Catherine Porter
TORONTO — Devora Greenspon is among the lucky ones. She is one of the 1.4% of Canadians who has received two shots of a coronavirus vaccine. So have 90% of the residents in her nursing home. How has it changed her life? “It’s like it never happened,” says Greenspon, 88, who is still sequestered mostly in her room. Her walks have been confined to the corridor; she has not been allowed to leave the center for nonmedical reasons since October.
Long-term care homes, as they are called in Canada, were prioritized for the first precious doses of vaccines, to few objections — they were ground zero for the pandemic’s cruel ravage. Around 66% of the country’s terminal COVID-19 victims lived in nursing homes, among the highest rates in the world.
But while the vaccines have given the majority of nursing-home residents protection from death by the virus, so far they have not offered more life. Some residents have compared their lives to those of prisoners and caged animals.
Most places around the country have policies that allow visits from only one or two designated caregivers, but these measures aren’t evenly carried out. And in several cities, including Toronto and Montreal, residents are not allowed to leave the property to walk to a pharmacy or enjoy the simple pleasure of a stroll down the street.
All this has left some residents frustrated, baffled and wondering: What, exactly, am I being kept alive for?
“I have so many things I want to do, I can’t do them,” said Greenspon, a great-grandmother and retired teacher. “I may never get to do them.
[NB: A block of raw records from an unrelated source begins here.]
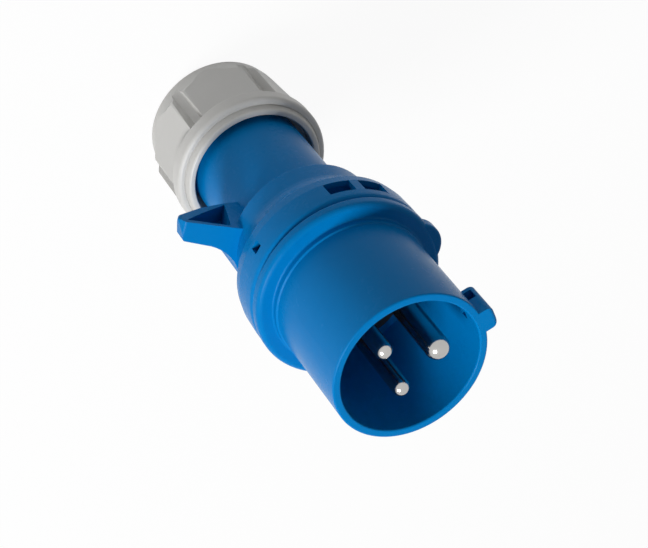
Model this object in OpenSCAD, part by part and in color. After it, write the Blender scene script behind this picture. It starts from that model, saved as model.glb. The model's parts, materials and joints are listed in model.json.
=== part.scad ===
// Pin and sleeve plug, two poles and earth, with a twist closure and a screwed cable gland.
// The plug stands on its gland nut: Z runs up the axis from the nut's rear face to the mouth.
// The origin is on the axis at that face, and +X points along the handle's ear.

/* [Sleeve] */
// Outer diameter of the sleeve that enters the socket
sleeve_d = 45; // [44:0.1:46]
// Length of the sleeve, from the collar's face to the mouth
sleeve_l = 37; // [34:0.5:40]
// Wall of the sleeve
sleeve_wall = 2.3; // [1.8:0.1:2.6]
// Diameter of the collar behind the sleeve
collar_d = 55; // [54:0.1:57]
// Thickness of the collar
collar_t = 3.7; // [3.6:0.1:5]
// Turn of the keyway from the ear, about the axis, when the closure stands open
key_angle = -142.5; // [-145:0.5:-140]
// Width of the keyway ridge
key_w = 7; // [6.6:0.1:7.6]
// Height of the keyway ridge above the sleeve
key_h = 3.5; // [3.2:0.1:4.4]
// Length of the keyway ridge along the sleeve
key_l = 10.7; // [10:0.1:12]

/* [Contacts] */
// Radius of the circle that the contact pins stand on
pin_circle_r = 8.6; // [8.4:0.1:8.8]
// Diameter of the line and neutral pins
pole_d = 5; // [4.8:0.1:5.2]
// Diameter of the earth pin
earth_d = 7; // [6.8:0.1:7.2]
// Depth of the line and neutral tips' round centres below the mouth
pole_recess = 3.3; // [3:0.1:6]
// Depth of the earth tip's round centre below the mouth
earth_recess = 1.5; // [1:0.1:4]
// Diameter of the terminal barrel behind a pin
barrel_d = 8.6; // [8.4:0.1:8.8]
// Diameter of the terminal screws
clamp_screw_d = 3.9; // [3.5:0.1:4]

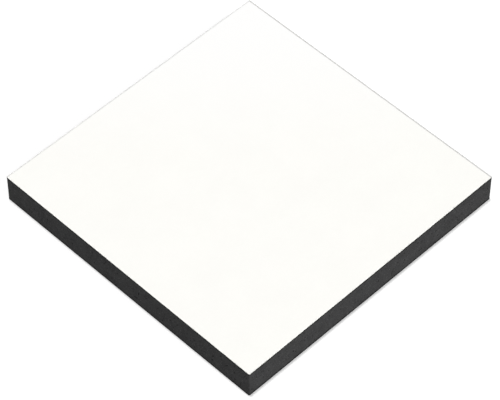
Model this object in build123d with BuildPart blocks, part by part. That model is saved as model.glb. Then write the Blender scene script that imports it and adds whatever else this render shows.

I may die before the pandemic is over.”
Officials at provincial and territorial health care ministries around the country, which oversee health care, offer many reasons for not relaxing restrictions: concerns about emerging variants of the virus, the lack of research on the vaccine’s effectiveness in preventing transmission and, in some cases, the high infection rates in the surrounding community.
“We need to better understand the effectiveness of the vaccines in preventing transmission, including variant transmission, before we can safely alter visitor policies,” said Tom McMillan, an Alberta health official.
He and others say they are waiting for scientific assurance that it is safe to ease regulations.
“Nobody wants to be the person that made the policy change that will be linked to big outbreaks and increase in death,” explained Isobel MacKenzie, head of British Columbia’s Office of the Seniors Advocate.
At the same time, social distancing rules and outbreaks in the homes have made group programming so rare, many people pass entire days in their rooms, according to Laura Tamblyn Watts, chief executive of CanAge, a seniors’ advocacy organization.
In the United States, some states have loosened restrictions as cases have dropped, allowing nursing homes to hold group activities. And some homes are permitting indoor visits under U.S. federal guidelines put in place in September that allow them if a home has been virus-free for 14 days, and county positivity rates are below 10%, regardless of the home’s vaccination rate.
But elsewhere, homes are about to reach a full year of being closed to visitors, despite the plummeting of coronavirus cases.
AARP and other advocacy organizations have called on the U.S. government to ease visitation guidelines as vaccines are rolled out in nursing homes. Many note that with vaccinations, the likelihood of residents contracting and dying from COVID-19 is lower, but the harm to residents from social isolation continues unabated.
Many nu r sing homes around the world banned visits as the coronavirus arrived around a year ago. Soon after, geriatricians sounded the alarm about the rapid decline in health and well-being of residents, triggering a debate about the balance between protection and quality of life. As a result, many jurisdictions reintroduced some sort of visitor policy, as the first wave subsided.
Many are calling for a similar discussion to happen again in Canada.
“If we really don’t allow people more civil and social liberty, and allow them to meaningfully engage in social activities in some way, these people are going to give up, as many of them have already done,” said Dr. Nathan Stall, a geriatrician at Toronto’s Mount Sinai Hospital.